After all, every place is really just another place we might or might not have been to. We are all just people. Dagobert D. Runes is quoted as saying, “People travel to faraway places to watch, in fascination, the kind of people they ignore at home.”
Doesn’t that sound sad?
But it’s exactly the point… (Although in a happier way, I promise.)
Every second of every day, your brain is moving approximately a million miles an hour to keep you alive and functioning. (And yes, that’s an absolutely scientific estimate.) The human brain processes so much on a daily basis that, in order to not overload the conscious mind, you only notice things that are different. It’s an evolutionary trait to notice what’s different, because in the good ol’ caveman days, what was different was much more likely to kill you.

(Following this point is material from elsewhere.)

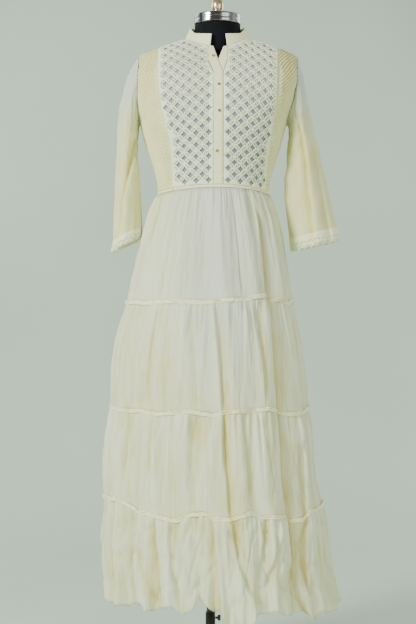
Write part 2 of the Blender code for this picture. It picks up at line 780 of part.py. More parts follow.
def fold_height(angle, z):
    """How far the long folds stand out at an angle and height."""
    grow = max(0.0, (1.190 - z) / 1.0) ** 0.85
    total = 0.0
    for at, drift, width, height in FOLDS:
        away = (angle - at - drift * grow + 180.0) % 360.0 - 180.0
        total += height * math.exp(-0.5 * (away / width) ** 2)
    return total * grow


def column_angle(j, tier):
    """Column angles spaced unevenly, so that the gathers differ in width."""
    t = 2.0 * math.pi * j / COLUMNS
    phase = 1.3 * tier
    return math.degrees(t + 0.045 * math.sin(3.0 * t + phase) + 0.035 * math.sin(5.0 * t + 2.0 * phase))


def seam_height(line, angle):
    z, drop, tilt = SEAM_LINES[line]
    s = math.sin(math.radians(angle))
    return z - drop * s * s - tilt * s


def hem_height(angle):
    at = (angle + 180.0) % 360.0 - 180.0
    for (a, low), (b, high) in zip(HEM, HEM[1:]):
        if at <= b:
            return blend(low, high, (at - a) / (b - a))
    return HEM[-1][1]


def skirt_point(angle, z, gather, out):
    base = surface_point(skirt_at, angle, z, 0.0)
    away = surface_point(skirt_at, angle, z, 0.001) - base
    return base + away * (1000.0 * (fold_height(angle, z) + gather + out))


def build_tier(name, tier, skin, collection):
    inner = []
    outer = []
    shares = list(GATHERS)
    if tier == 3:
        shares = GATHERS[:3] + ((0.80, 0.0, 0.0072),) + GATHERS[3:]
    for share, upper, hem in shares:
        in_row = []
        out_row = []
        for j in range(COLUMNS):
            angle = column_angle(j, tier)
            top = seam_height(tier, angle) - SEAM
            if tier == 0:
                top -= 0.5 * WAIST_BAND
            bottom = hem_height(angle) if tier == 3 else seam_height(tier + 1, angle)
            swing = 0.7 + 0.3 * math.sin(math.radians(3.0 * angle + 70.0 * tier))
            size = (hem if tier == 3 else upper) * swing
            gather = size * math.cos(2.0 * math.pi * WAVES * j / COLUMNS)
            z = blend(top, bottom, share)
            in_row.append(skirt_point(angle, z, gather, -CLOTH))
            out_row.append(skirt_point(angle, z, gather, 0.0))
        inner.append(in_row)
        outer.append(out_row)
    return loft(name, inner, outer, skin, collection, ring=True)


def build_waist_band(skin, collection):
    count = 40
    inner = []
    outer = []
    for share in (0.5, -0.5):
        in_row = []
        out_row = []
        for j in range(count):
            angle = 360.0 * j / count
            z = waist_height(angle) + WAIST_BAND * share
            in_row.append(bodice_point(angle, z, -CLOTH))
            out_row.append(bodice_point(angle, z, 0.0009))
        inner.append(in_row)
        outer.append(out_row)
    return loft("waist_band", inner, outer, skin, collection, ring=True)


def grid_normals(grid):
    """Normals of a ring grid, from its neighbours."""
    rows = len(grid)
    columns = len(grid[0])
    out = []
    for i in range(rows):
        line = []
        for j in range(columns):
            around = grid[i][(j + 1) % columns] - grid[i][j - 1]
            along = grid[min(i + 1, rows - 1)][j] - grid[max(i - 1, 0)][j]
            line.append(around.cross(along).normalized())
        out.append(line)
    return out


def build_sleeve(side, table, skin, cuff_skin, collection):
    """A sleeve from the armhole's loop to its cuff, and the cuff below it."""
    name = "left" if side < 0 else "right"
    middle = 0.5 * (ARM_LOW + ARM_HIGH)
    reach = 0.5 * (ARM_HIGH - ARM_LOW)
    grid = []
    row = []
    for j in range(SLEEVE_SIDES):
        turn = 2.0 * math.pi * j / SLEEVE_SIDES
        z = middle + reach * math.cos(turn)
        face = 1.0 if math.sin(turn) > 0.0 else -1.0
        if abs(math.sin(turn)) < 1e-6:
            angle = side * 90.0
        else:
            angle = arm_angle(side, face, z)
        row.append(bodice_point(angle, z))
    grid.append(row)
    for i, (ox, oz, ix, iz, depth, shift) in enumerate(table):
        row = []
        for j in range(SLEEVE_SIDES):
            turn = 2.0 * math.pi * j / SLEEVE_SIDES
            c = math.cos(turn)
            s = math.sin(turn)
            fold = SLEEVE_FOLD * (i / len(table)) * math.cos(5.0 * turn + 0.8 * side + 0.25 * i)
            x = CENTRE_X + 0.5 * (ox + ix) + (0.5 * (ox - ix) + side * fold) * c
            z = 0.5 * (oz + iz) + 0.5 * (oz - iz) * c
            y = shift + (depth + fold) * s
            row.append(Vector((x, y, z)))
        grid.append(row)
    normals = grid_normals(grid)
    centre = sum((p for p in grid[3]), Vector()) / SLEEVE_SIDES
    turn_in = 1.0 if (grid[3][0] - centre).dot(normals[3][0]) < 0.0 else -1.0
    for j in range(SLEEVE_SIDES):
        grid[0][j] = grid[0][j] + Vector((side * (0.0006 + CLOTH * abs(normals[0][j].x)), 0.0, 0.0))
    inside_grid = [[p + n * turn_in * CLOTH for p, n in zip(a, b)] for a, b in zip(grid, normals)]
    body = len(grid) - 1
    loft("sleeve_" + name, inside_grid[:body], grid[:body], skin, collection, ring=True)
    drop = Vector((0.0, 0.0, -0.0005))
    cuff_outer = [[p + drop for p in grid[body - 1]], grid[body]]
    cuff_inner = [[p + drop for p in inside_grid[body - 1]], inside_grid[body]]
    loft("cuff_" + name, cuff_inner, cuff_outer, cuff_skin, collection, ring=True)


def build_button(name, x, z, skin, collection):
    """A low domed button, its back on the closed strip."""
    angle = angle_of(x, z)
    base = bodice_point(angle, z, OVER_OUT + 0.0004)
    out = (bodice_point(angle, z, 0.01) - bodice_point(angle, z, 0.0)).normalized()
    bm = bmesh.new()
    bmesh.ops.create_uvsphere(bm, u_segments=10, v_segments=6, radius=1.0)
    bmesh.ops.bisect_plane(
        bm, geom=bm.verts[:] + bm.edges[:] + bm.faces[:], plane_co=(0.0, 0.0, 0.0),
        plane_no=(0.0, 0.0, -1.0), clear_outer=True,
    )
    bmesh.ops.holes_fill(bm, edges=[e for e in bm.edges if e.is_boundary], sides=0)
    turn = Vector((0.0, 0.0, 1.0)).rotation_difference(out)
    for vert in bm.verts:
        local = Vector((vert.co.x * BUTTON_RADIUS, vert.co.y * BUTTON_RADIUS, vert.co.z * BUTTON_HEIGHT))
        vert.co = base + turn @ local
    return add_object(name, bm, skin, collection)


def build_form(skin, collection):
    """The torso, from its flat underside to the neck's flat top."""
    bm = bmesh.new()
    rings = []
    for z, *_ in FORM:
        half, front, back, mid = [float(np.interp(z, FORM_Z, c)) for c in FORM_COLUMNS]
        ring = []
        for j in range(FORM_SIDES):
            t = 2.0 * math.pi * j / FORM_SIDES
            s = math.sin(t)
            c = math.cos(t)
            deep = front if c > 0.0 else back
            reach = Vector((half * s, -deep * c))
            if z > FORM_NECK_LOW:
                turn = reach.normalized()
                throat = FORM_NECK[1] if c > 0.0 else FORM_NECK[2]
                neck = 1.0 / math.hypot(turn.x / FORM_NECK[0], turn.y / throat)
                reach = turn * (reach.length ** 14 + neck ** 14) ** (1.0 / 14.0)
            ring.append(bm.verts.new((mid + reach.x, reach.y, z)))
        rings.append(ring)
    for a, b in zip(rings, rings[1:]):
        for j in range(FORM_SIDES):
            k = (j + 1) % FORM_SIDES
            bm.faces.new((a[j], a[k], b[k], b[j]))
    bm.faces.new(rings[0])
    bm.faces.new(rings[-1])
    return add_object("dress_form", bm, skin, collection)


def build_screw(skin, collection):
    """The clamp's thumb screw on the stand tube: a stem and a round head."""
    profile = ((0.0, 0.0250), (0.0058, 0.0250), (0.0072, 0.0238), (0.0072, 0.0190), (0.0062, 0.0180),
               (0.0030, 0.0180), (0.0030, 0.0122), (0.0, 0.0122))
    made = turned("clamp_screw", profile, skin, collection, 14)
    made.rotation_euler = (0.0, math.radians(90.0), 0.0)
    made.location = (0.0, 0.0, SCREW_Z)


def main():
    for old in list(bpy.data.objects):
        bpy.data.objects.remove(old, do_unlink=True)
    collection = bpy.data.collections.new("anarkali_gown")
    bpy.context.scene.collection.children.link(collection)

    cream = material("cream_cotton", CREAM, 0.9)
    sheer = material("sheer_cotton", SHEER, 0.85)
    lace = material("white_lace", WHITE, 0.85)
    veil = material("lining_voile", VEIL, 0.9)
    band = material("embroidered_band", WHITE, 0.85)
    horn = material("button_brown", (0.16, 0.11, 0.05), 0.35)
    black = material("form_black", BLACK, 0.55)
    chrome = material("polished_chrome", (0.75, 0.75, 0.76), 0.12, 1.0)
    brass = material("polished_brass", (0.68, 0.52, 0.30), 0.22, 1.0)
    paint = material("black_enamel", (0.012, 0.012, 0.014), 0.35)

    build_lining("lining_left", -1.0, veil, collection)
    build_lining("lining_right", 1.0, veil, collection)
    build_lace("lace_panel_left", -1.0, lace, collection)
    build_lace("lace_panel_right", 1.0, lace, collection)
    build_side_front("side_front_left", -1.0, cream, collection)
    build_side_front("side_front_right", 1.0, cream, collection)
    build_back(cream, collection)
    build_strip("placket_under", UNDER_LEFT, UNDER_RIGHT, 0.0, UNDER_OUT, cream, collection, 0.0002)
    build_strip("placket_over", OVER_LEFT, OVER_RIGHT, OVER_IN, OVER_OUT, cream, collection, 0.0002)
    for number, (x, z) in enumerate(BUTTONS, 1):
        build_button("button_%d" % number, x, z, horn, collection)
    build_collar(cream, collection)
    build_waist_band(cream, collection)
    for tier in range(4):
        build_tier("skirt_tier_%d" % (tier + 1), tier, sheer, collection)
    build_sleeve(-1.0, SLEEVE_LEFT, sheer, band, collection)
    build_sleeve(1.0, SLEEVE_RIGHT, sheer, band, collection)

    build_form(black, collection)
    neck = (CENTRE_X, NECK_Y)
    cap = ((0.0, CAP_HIGH), (CAP_RADIUS - 0.002, CAP_HIGH), (CAP_RADIUS, CAP_HIGH - 0.002),
           (CAP_RADIUS, CAP_LOW + 0.002), (CAP_RADIUS - 0.002, CAP_LOW), (0.0, CAP_LOW))
    turned("neck_cap", cap, chrome, collection, 28, neck)
    finial = tuple(reversed(FINIAL)) + ((0.0, FINIAL[0][1]),)
    turned("finial", finial, brass, collection, 18, neck)
    pole = ((0.0, 0.8696), (FLANGE_RADIUS, 0.8696), (FLANGE_RADIUS, 0.8696 - FLANGE),
            (POLE_RADIUS, 0.8696 - 2.2 * FLANGE), (POLE_RADIUS, 0.0204), (0.0, 0.0204))
    turned("stand_pole", pole, paint, collection, 16)
    tube = ((TUBE_BORE, TUBE_TOP), (TUBE_RADIUS, TUBE_TOP), (TUBE_RADIUS, BASE_TOP + 0.0004),
            (TUBE_BORE, BASE_TOP + 0.0004), (TUBE_BORE, TUBE_TOP))
    turned("stand_tube", tube, paint, collection, 16)
    base = ((TUBE_BORE, BASE_TOP), (0.026, BASE_TOP), (0.029, 0.0390), (0.034, 0.0240), (0.060, 0.0185),
            (0.150, 0.0130), (0.182, 0.0100), (BASE_RADIUS, 0.0060), (BASE_RADIUS, 0.0), (0.0, 0.0),
            (0.0, 0.0200), (TUBE_BORE, 0.0200), (TUBE_BORE, BASE_TOP))
    turned("stand_base", base, paint, collection, 28)
    build_screw(paint, collection)


main()
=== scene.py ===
"""Anarkali gown on a limbless dress form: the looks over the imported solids, made piece by piece."""

import math

import bmesh
import bpy
import numpy as np
from mathutils import Matrix, Vector


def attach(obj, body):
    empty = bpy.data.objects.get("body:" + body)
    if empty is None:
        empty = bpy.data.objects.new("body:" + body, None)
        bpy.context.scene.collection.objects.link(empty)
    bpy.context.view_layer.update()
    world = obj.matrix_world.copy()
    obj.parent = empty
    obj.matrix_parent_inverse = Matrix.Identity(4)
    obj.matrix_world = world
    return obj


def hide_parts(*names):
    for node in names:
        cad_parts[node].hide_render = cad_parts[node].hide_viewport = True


bl_info = {
    "name": "Anarkali Gown",
    "version": (1, 0, 0),
    "blender": (4, 5, 0),
    "location": "3D View > Sidebar > Gown",
    "description": "Builds a tiered anarkali gown on a dress form over its packed solids",
    "category": "Object",
}

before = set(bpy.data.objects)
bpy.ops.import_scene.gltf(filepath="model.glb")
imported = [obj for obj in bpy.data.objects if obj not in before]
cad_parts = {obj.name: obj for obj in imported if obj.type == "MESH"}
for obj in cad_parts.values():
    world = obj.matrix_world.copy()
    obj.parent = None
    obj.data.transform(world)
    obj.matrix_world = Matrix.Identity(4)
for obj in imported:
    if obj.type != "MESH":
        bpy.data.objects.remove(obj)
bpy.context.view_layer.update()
BODY = "root"

# Metres, +Z up, front towards -Y. Angles run from 0 at the front, through 90 at +X, to 180 at the back.
CENTRE_X = 0.0175
SEAM = 0.0004
WAIST_BAND = 0.0070
FRONT_SEAM = 89.3
BACK_SEAM = 89.5
ARM_LOW = 1.3590
ARM_HIGH = 1.5230
ARM_DEPTH = 0.0580
NECK_SIDE = 0.0785
NECK_FRONT = 0.0680
NECK_BACK = 0.0640
NECK_Y = -0.0020
GAP_PITCH_X = 0.02955
GAP_PITCH_V = 0.0142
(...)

We move through our lives and routines sometimes like zombies. We do the same things day in and and day out so that we no longer notice anything or anyone after awhile. It’s comfortable. It’s familiar. It loses interest to us.
And that’s why we travel.
When we go to another place with different people, different culture, different environment and language, we notice it all. We live each simple day doing similar things – eating, walking, talking, looking – but living them to the fullest because we are actively interested in everything that is new and different.
We travel to live in the moment.
So if you’re feeling bogged down in life, know that nothing can clear your mind, ease your stress levels, or put your problems in perspective quite like travel can.
Go somewhere. Go anywhere. Cheap, expensive, near, far, foreign, hot, cold… It doesn’t matter. Just go somewhere you want to be and be there. Because being there, alive in the moment, is the simplest thing travel can do for you.